Polyurethane Foam Created From Straw Waste May Help Prevent Famine
Wheat is one of the most widely grown crops on the planet, and it’s no wonder why. Wheat is a large part of people’s diets, and it has numerous industrial applications. For example, it’s often used to produce ethanol. But did you know that harvesting wheat leads to huge waste?
For every pound of wheat harvested, one pound of wheat straw gets left behind. The sheer volume of this straw waste can be overwhelming. More than 734 million tons of it are generated every year, creating a headache for farmers and potential environmental destruction. In developing countries, for example, farmers burn the straw to dispose of it, negatively affecting air quality.
Creating Polyurethane from Straw Waste
Today, scientists at the University of Córdoba in Spain are giving new life to straw waste by using it to create a new kind of polyurethane foam. The new foam aims to help keep crops hydrated during periods of drought. Though currently in testing phases, the water-soaked polyurethane foam would sit on top of the soil, helping to hold in moisture — even in harsh sunlight and brutal, dry weather.

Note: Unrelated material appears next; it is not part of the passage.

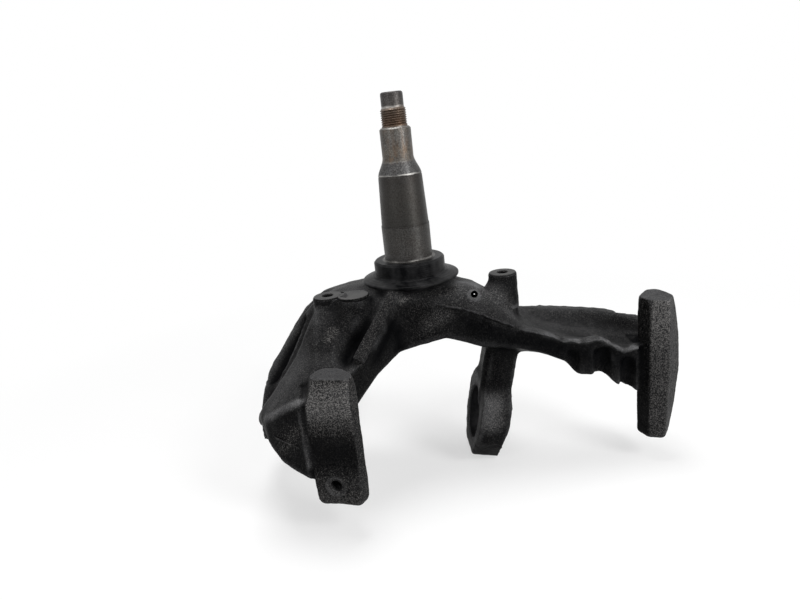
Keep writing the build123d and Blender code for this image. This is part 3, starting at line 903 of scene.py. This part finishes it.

Through a process involving liquifying the straw and extracting polyols — a key component in manufacturing polyurethane — these scientists hope to take advantage of straw waste as an abundant, quickly renewable resource that could generate enough polyurethane foam to protect whole harvests.
Making a Wider Impact
The project is attracting global attention because it could have far-reaching implications. If successful, the research helps address two of the United Nations 17 Sustainable Development Goals. Using straw waste promotes “responsible consumption and production” and creating a product that helps increase crop yields may contribute to the sustainability goal of achieving “zero hunger.”